Economic Highlights include
- The CPI (ex Food & Energy) figures for January will be released on Thursday. A slight bump is expected this month.
- The JOLTS Report (Job Openings and Labor Turnover Survey) will add some insight into the hot labor market.
- The Retail Sales report and the University of Michigan Consumer Sentiment Index will shed light on the state of the U.S. consumer.
- The European Union will unveil its growth forecast as well as reveal its Gross Domestic Product (GDP) for the 4th quarter of 2019.
Stock Highlights from Max
Stocks had a notably good week, with all sectors in the green. The least green this week is the energy sector. Even an OPEC production cut was not enough to boost the ailing sector. Defensive sectors like Utilities, REITs, and Consumer Staples were also laggards. The best sector was Technology, but Health Care was not far behind thanks to earnings from…
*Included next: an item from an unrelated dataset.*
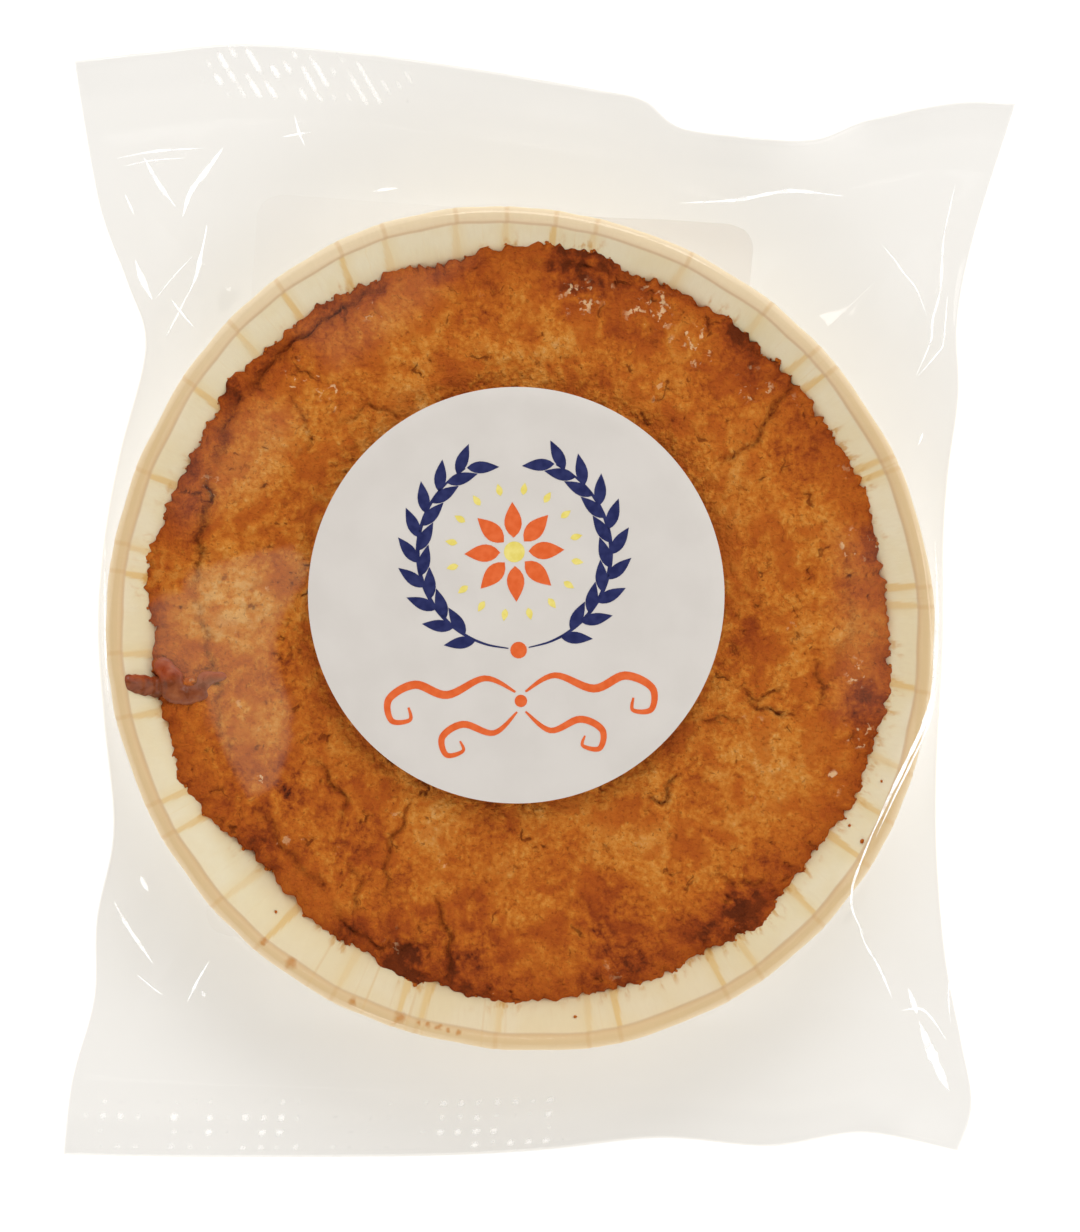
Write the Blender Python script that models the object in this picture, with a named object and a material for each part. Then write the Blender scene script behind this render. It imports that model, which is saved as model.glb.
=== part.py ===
"""A round butter cake in its pleated paper case, sealed in a clear film bag with a round label on it.

The sealed bag is one closed solid with the outer form of its film. The film is drawn over the
case's rolled rim and a low crown of cake, hugs the case at its left and right, and runs down to
a crimped seal at each end. The bag rests on the flat floor of the case. Lengths are given here in
millimetres and the meshes are made in metres, with +Z up and +Y towards the upper seal.
"""

import math

import bpy
from mathutils import Vector
from mathutils.geometry import interpolate_bezier

MM = 0.001

# The paper case inside, whose form the film follows
CASE_CENTRE = Vector((-2.2, -2.8))
FLOOR_RADIUS = 43.0
RIM_RADIUS = 49.0
ROLL_RADIUS = 1.2
ROLL_HEIGHT = 17.4
SHOULDER_RADIUS = RIM_RADIUS + ROLL_RADIUS

# The film over the cake: a low crown that meets a shallow dip just inside the rim
CROWN_HEIGHT = 18.9
DIP_HEIGHT = 18.0
DIP_RADIUS = 46.0

# The film beyond the rim
HUG_HEIGHT = 16.2
HUG_REACH = 5.0
SEAL_HEIGHT = 3.2
SLACK = 0.3
HALF_THICKNESS = 0.4

# The crimped seals
SEAL_WIDTH = 8.4
CRIMP_ROWS = 4
CRIMP_RISE = 0.45

# The bag's outline seen from above, each edge from left to right or from bottom to top
LOWER_EDGE = (
    (-58.5, -68.3), (-41.6, -68.6), (-14.5, -68.4), (0.2, -67.6),
    (15.0, -65.9), (28.6, -67.1), (40.1, -65.2), (51.6, -67.7),
)
UPPER_EDGE = (
    (-56.8, 66.1), (-47.8, 67.4), (-36.7, 68.6), (-21.9, 67.5), (-7.1, 65.4), (7.6, 62.8),
    (13.1, 61.4), (17.4, 57.9), (25.8, 56.5), (33.8, 56.4), (40.7, 59.1), (50.6, 61.0), (58.5, 60.9),
)
LEFT_EDGE = (
    (-58.5, -68.3), (-57.4, -59.0), (-54.7, -49.1), (-54.3, -39.2), (-51.9, -28.0), (-52.6, -14.5),
    (-53.2, -2.4), (-52.4, 8.5), (-50.8, 18.2), (-48.1, 31.1), (-50.6, 39.3), (-54.1, 49.1), (-56.8, 66.1),
)
RIGHT_EDGE = (
    (51.6, -67.7), (53.4, -62.0), (52.1, -54.1), (50.2, -44.1), (48.9, -30.2), (48.6, -18.0),
    (49.0, -6.0), (49.2, 6.0), (50.1, 15.1), (51.7, 25.4), (51.6, 34.2), (53.5, 44.2), (58.5, 60.9),
)

# Where the seals curl up from the table: a place, how far the curl reaches, and its lift
CURLS = (
    (Vector((27.0, 59.0)), 12.0, 6.0),
    (Vector((57.0, 62.0)), 10.0, 4.0),
    (Vector((-57.0, 66.0)), 11.0, 3.5),
    (Vector((16.0, -66.0)), 12.0, 2.5),
    (Vector((42.0, -66.0)), 9.0, 4.0),
)

# Folds that run from the rim to each corner of the bag
CORNER_FOLDS = (
    (Vector((-36.0, 31.0)), Vector((-49.0, 56.0))),
    (Vector((35.0, 28.0)), Vector((52.0, 54.0))),
    (Vector((34.0, -32.0)), Vector((50.0, -58.0))),
    (Vector((-38.0, -35.0)), Vector((-53.0, -58.0))),
)
FOLD_RISE = 2.0
FOLD_HALF_WIDTH = 5.5

# The round label on the film
LABEL_CENTRE = Vector((-2.6, 0.6))
LABEL_RADIUS = 25.0
LABEL_THICKNESS = 0.35
LABEL_GAP = 0.3

# How finely the faces are divided
ACROSS_COLUMNS = 30
ALONG_COLUMNS = 20
CROWN_RINGS = (13.0, 25.0, 36.0, FLOOR_RADIUS, DIP_RADIUS)
ROLL_ANGLES = (130.0, 95.0, 60.0, 30.0, 0.0)
SKIRT_SHARES = (0.15, 0.35, 0.6, 0.8, 1.0)
LABEL_COLUMNS = 60
LABEL_RINGS = (9.0, 17.0, LABEL_RADIUS)


def smooth_run(points, steps=12):
    """A dense run of points on the smooth curve through the given ones."""
    points = [Vector(point) for point in points]
    run = [points[0]]
    for start_index in range(len(points) - 1):
        before = points[max(start_index - 1, 0)]
        start = points[start_index]
        end = points[start_index + 1]
        after = points[min(start_index + 2, len(points) - 1)]
        start_handle = start + (end - before) / 6
        end_handle = end - (after - start) / 6
        run += interpolate_bezier(start, start_handle, end_handle, end, steps + 1)[1:]
    return run


def run_length(run):
    return sum((b - a).length for a, b in zip(run, run[1:]))


def point_along(run, share):
    """The point at a share, 0 to 1, of a run's length."""
    left = share * run_length(run)
    for a, b in zip(run, run[1:]):
        step = (b - a).length
        if left <= step:
            return a.lerp(b, left / step)
        left -= step
    return run[-1].copy()


class Plan:
    """The bag seen from above, as one smooth sheet spanned between its four edges."""

    def __init__(self):
        self.lower = smooth_run(LOWER_EDGE)
        self.upper = smooth_run(UPPER_EDGE)
        self.left = smooth_run(LEFT_EDGE)
        self.right = smooth_run(RIGHT_EDGE)
        self.seal_share = 2 * SEAL_WIDTH / (run_length(self.left) + run_length(self.right))

    def point(self, across, along):
        """The point at a share across, left to right, and a share along, bottom to top."""
        low = point_along(self.lower, across)
        high = point_along(self.upper, across)
        left = point_along(self.left, along)
        right = point_along(self.right, along)
        corners = self.lower[0].lerp(self.lower[-1], across).lerp(
            self.upper[0].lerp(self.upper[-1], across), along
        )
        return low.lerp(high, along) + left.lerp(right, across) - corners

    def body_loop(self):
        """Shares of the points round the bag's body, inside its seals, anticlockwise from lower left."""
        first = self.seal_share
        last = 1 - self.seal_share
        across = [i / ACROSS_COLUMNS for i in range(ACROSS_COLUMNS)]
        along = [first + (last - first) * i / ALONG_COLUMNS for i in range(ALONG_COLUMNS)]
        loop = [(share, first) for share in across]
        loop += [(1.0, share) for share in along]
        loop += [(1 - share, last) for share in across]
        loop += [(0.0, 1 - share) for share in along]
        return loop


def from_case(point):
    return (point - CASE_CENTRE).length


def edge_height(point):
    """Mid height of the film's folded edge, or of a seal, at a point of the plan."""
    gap = max(from_case(point) - SHOULDER_RADIUS, 0.0)
    lift = sum(rise * math.exp(-(((point - place).length / reach) ** 2)) for place, reach, rise in CURLS)
    return SEAL_HEIGHT + lift + (HUG_HEIGHT - SEAL_HEIGHT) * math.exp(-gap / HUG_REACH)


def crown_height(radius):
    """Height of the film over the cake, inside the rim."""
    return CROWN_HEIGHT - (CROWN_HEIGHT - DIP_HEIGHT) * (radius / DIP_RADIUS) ** 2


def fold_rise(point):
    """How far the corner folds lift the film at a point of the plan."""
    rise = 0.0
    for start, end in CORNER_FOLDS:
        fold = end - start
        along = (point - start).dot(fold) / fold.length_squared
        across = abs((point - start).cross(fold.normalized()))
        if 0 < along < 1:
            rise += FOLD_RISE * math.sin(math.pi * along) * max(1 - across / FOLD_HALF_WIDTH, 0.0)
    return rise


def skirt_height(point, share, edge):
    """Upper face beyond the rim, at a share of the way from the shoulder to the bag's edge."""
    fall = share + SLACK * share * (1 - share)
    return ROLL_HEIGHT + (edge + HALF_THICKNESS - ROLL_HEIGHT) * fall + fold_rise(point) * (1 - share)


def under_height(radius, reach, edge):
    """Lower face: flat under the case's floor, then straight up to the bag's edge."""
    share = max(radius - FLOOR_RADIUS, 0.0) / (reach - FLOOR_RADIUS)
    return (edge - HALF_THICKNESS) * share


class Shell:
    """A closed skin: pairs of upper and lower points, and the cells that they bound in plan."""

    def __init__(self):
        self.uppers = []
        self.lowers = []
        self.cells = []

    def add(self, point, upper, lower):
        self.uppers.append(Vector((point.x, point.y, upper)))
        self.lowers.append(Vector((point.x, point.y, lower)))
        return len(self.uppers) - 1

    def fill_ring(self, inner, outer):
        """Cells between two closed rings of the same count, both anticlockwise."""
        for i in range(len(inner)):
            after = (i + 1) % len(inner)
            self.cells.append((inner[i], outer[i], outer[after], inner[after]))

    def fill_fan(self, middle, ring):
        for i in range(len(ring)):
            self.cells.append((middle, ring[i], ring[(i + 1) % len(ring)]))

    def fill_band(self, low_row, high_row):
        """Cells between two open rows, both from left to right."""
        for i in range(len(low_row) - 1):
            self.cells.append((low_row[i], low_row[i + 1], high_row[i + 1], high_row[i]))

    def border(self):
        """The sides of cells that no other cell shares, each in its own cell's direction."""
        sides = [(cell[i - 1], cell[i]) for cell in self.cells for i in range(len(cell))]
        shared = set(sides)
        return [(a, b) for a, b in sides if (b, a) not in shared]

    def make_object(self, name, material):
        below = len(self.uppers)
        faces = list(self.cells)
        faces += [tuple(i + below for i in reversed(cell)) for cell in self.cells]
        faces += [(a + below, b + below, b, a) for a, b in self.border()]
        mesh = bpy.data.meshes.new(name)
        mesh.from_pydata([point * MM for point in self.uppers + self.lowers], [], faces)
        mesh.validate()
        mesh.shade_smooth()
        mesh.set_sharp_from_angle(angle=math.radians(40))
        mesh.materials.append(material)
        shaped = bpy.data.objects.new(name, mesh)
        bpy.context.collection.objects.link(shaped)
        return shaped


def make_material(name, color, roughness, alpha=1.0):
    material = bpy.data.materials.new(name)
    material.use_nodes = True
    shader = material.node_tree.nodes["Principled BSDF"]
    shader.inputs["Base Color"].default_value = (*color, 1.0)
    shader.inputs["Roughness"].default_value = roughness
    shader.inputs["Metallic"].default_value = 0.0
    shader.inputs["Alpha"].default_value = alpha
    return material


def add_case_rings(shell, directions, reaches, edges):
    """The film over the cake and the rolled rim, as rings about the case's centre."""
    crown = [(radius, crown_height(radius)) for radius in CROWN_RINGS]
    roll = [
        (
            RIM_RADIUS + ROLL_RADIUS * math.cos(math.radians(angle)),
            ROLL_HEIGHT + ROLL_RADIUS * math.sin(math.radians(angle)),
        )
        for angle in ROLL_ANGLES
    ]
    middle = shell.add(CASE_CENTRE, CROWN_HEIGHT, 0.0)
    previous = None
    for radius, height in crown + roll:
        ring = [
            shell.add(CASE_CENTRE + direction * radius, height, under_height(radius, reach, edge))
            for direction, reach, edge in zip(directions, reaches, edges)
        ]
        if previous is None:
            shell.fill_fan(middle, ring)
        else:
            shell.fill_ring(previous, ring)
        previous = ring
    return previous


def add_skirt(shell, shoulder, directions, reaches, edges):
    """The film from the rim's shoulder to the bag's edge."""
    previous = shoulder
    for share in SKIRT_SHARES:
        ring = []
        for direction, reach, edge in zip(directions, reaches, edges):
            radius = SHOULDER_RADIUS + (reach - SHOULDER_RADIUS) * share
            point = CASE_CENTRE + direction * radius
            upper = skirt_height(point, share, edge)
            ring.append(shell.add(point, upper, under_height(radius, reach, edge)))
        shell.fill_ring(previous, ring)
        previous = ring
    return previous


def add_seal(shell, plan, inner_row, inner_share, outer_share):
    """A crimped band from the body out to the bag's end, with a ridge at each crimp row."""
    steps = 2 * CRIMP_ROWS
    previous = inner_row
    for step in range(1, steps + 1):
        along = inner_share + (outer_share - inner_share) * step / steps
        ridge = CRIMP_RISE * (step % 2)
        row = []
        for column in range(ACROSS_COLUMNS + 1):
            point = plan.point(column / ACROSS_COLUMNS, along)
            middle = edge_height(point) + ridge
            row.append(shell.add(point, middle + HALF_THICKNESS, middle - HALF_THICKNESS))
        if outer_share > inner_share:
            shell.fill_band(previous, row)
        else:
            shell.fill_band(row, previous)
        previous = row


def make_bag(material):
    plan = Plan()
    border = [plan.point(across, along) for across, along in plan.body_loop()]
    directions = [(point - CASE_CENTRE).normalized() for point in border]
    reaches = [from_case(point) for point in border]
    edges = [edge_height(point) for point in border]
    shell = Shell()
    shoulder = add_case_rings(shell, directions, reaches, edges)
    rim = add_skirt(shell, shoulder, directions, reaches, edges)
    upper_start = ACROSS_COLUMNS + ALONG_COLUMNS
    lower_row = rim[: ACROSS_COLUMNS + 1]
    upper_row = rim[upper_start : upper_start + ACROSS_COLUMNS + 1]
    add_seal(shell, plan, lower_row, plan.seal_share, 0.0)
    add_seal(shell, plan, upper_row[::-1], 1 - plan.seal_share, 1.0)
    return shell.make_object("bag", material)


def make_label(material):
    """A thin round label that follows the crown of the film, just clear of it."""
    shell = Shell()

    def add(point):
        film = crown_height(from_case(point))
        return shell.add(point, film + LABEL_GAP + LABEL_THICKNESS, film + LABEL_GAP)

    middle = add(LABEL_CENTRE)
    previous = None
    for radius in LABEL_RINGS:
        ring = []
        for column in range(LABEL_COLUMNS):
            angle = 2 * math.pi * column / LABEL_COLUMNS
            ring.append(add(LABEL_CENTRE + Vector((math.cos(angle), math.sin(angle))) * radius))
        if previous is None:
            shell.fill_fan(middle, ring)
        else:
            shell.fill_ring(previous, ring)
        previous = ring
    return shell.make_object("label", material)


def main():
    for old in list(bpy.data.objects):
        bpy.data.objects.remove(old)
    make_bag(make_material("clear_film", (0.86, 0.82, 0.76), 0.18, alpha=0.35))
    make_label(make_material("label_paper", (0.80, 0.78, 0.75), 0.45))


main()
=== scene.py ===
"""A round butter cake in its pleated paper case, sealed in a clear film bag with a round label on it.

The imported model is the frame. Its bag solid is stood for by the film and what the film holds: the
paper case, the cake, the fruit filling that leaked out, the crumbs and a plain label on the back.
Its label solid is stood for by the round label with its printed design. Lengths are given in
millimetres and the meshes are made in metres, with +Z up and +Y towards the upper seal.
"""

import math

import bpy
import numpy as np
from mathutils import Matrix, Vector
from mathutils.geometry import interpolate_bezier


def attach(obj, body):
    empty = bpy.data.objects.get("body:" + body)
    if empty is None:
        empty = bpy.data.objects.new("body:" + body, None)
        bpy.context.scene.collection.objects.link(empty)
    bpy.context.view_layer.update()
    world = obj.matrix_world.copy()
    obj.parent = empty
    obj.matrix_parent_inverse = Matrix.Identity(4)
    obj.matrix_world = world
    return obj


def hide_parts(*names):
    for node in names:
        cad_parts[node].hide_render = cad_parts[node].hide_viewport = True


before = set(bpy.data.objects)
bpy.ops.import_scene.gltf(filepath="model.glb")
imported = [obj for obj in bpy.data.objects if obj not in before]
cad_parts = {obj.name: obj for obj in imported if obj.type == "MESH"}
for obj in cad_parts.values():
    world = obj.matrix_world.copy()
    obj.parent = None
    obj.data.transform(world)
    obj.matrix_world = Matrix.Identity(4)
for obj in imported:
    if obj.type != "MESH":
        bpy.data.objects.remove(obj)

MM = 0.001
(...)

- McKesson Corp. (MCK), the distributor of pharmaceuticals and medical supplies, topped expectations by a significant margin. Sales were over 5% higher compared to the past year. Guidance was solid as well, but what truly drove investor enthusiasm was not earnings related. The company seemed to indicate that, while still in the works, a settlement with various State Attorneys General in the opioid-related lawsuits were going well. Furthermore, indications from Washington D.C. suggested that lawmakers were waffling on drug price regulations. With the light at the end of the tunnel on these two major headwinds, investors finally see smooth sailing ahead, at least for now. Speaking of smooth sailing…
- Cognizant Technology Solutions Corp. (CTSH) also beat expectations. The technology consulting and outsourcing company boosted its dividend by 10% as well as confirming a stable outlook for the remainder of the fiscal year. Previous reports indicated weakness in the financial services and health care sectors, so year-over-year revenue growth in both was welcome news. Earlier in the week the company also announced an acquisition of Code Zero, a privately held cloud computing consultant and implementation company. The addition will boost the company’s ability to help customers rapidly configure, price, and quote complex deals for clients. Financial details of the transaction were not disclosed. Other earnings season highlights include…
- The Walt Disney Co. (DIS) also topped estimates but was facing tough comparisons going into the report. The company did wow investors with 26.5 Million Disney Plus subscribers, crushing the low-20 Million predictions. Media Networks growth of 24% over the year and a 106% increase in Studio revenue was also pleasant. Lastly…
- Alphabet, Inc. (GOOG, GOOGL) beat on earnings but was a little light on revenue. The company changed some revenue disclosures, which added unnecessary noise to the quarter.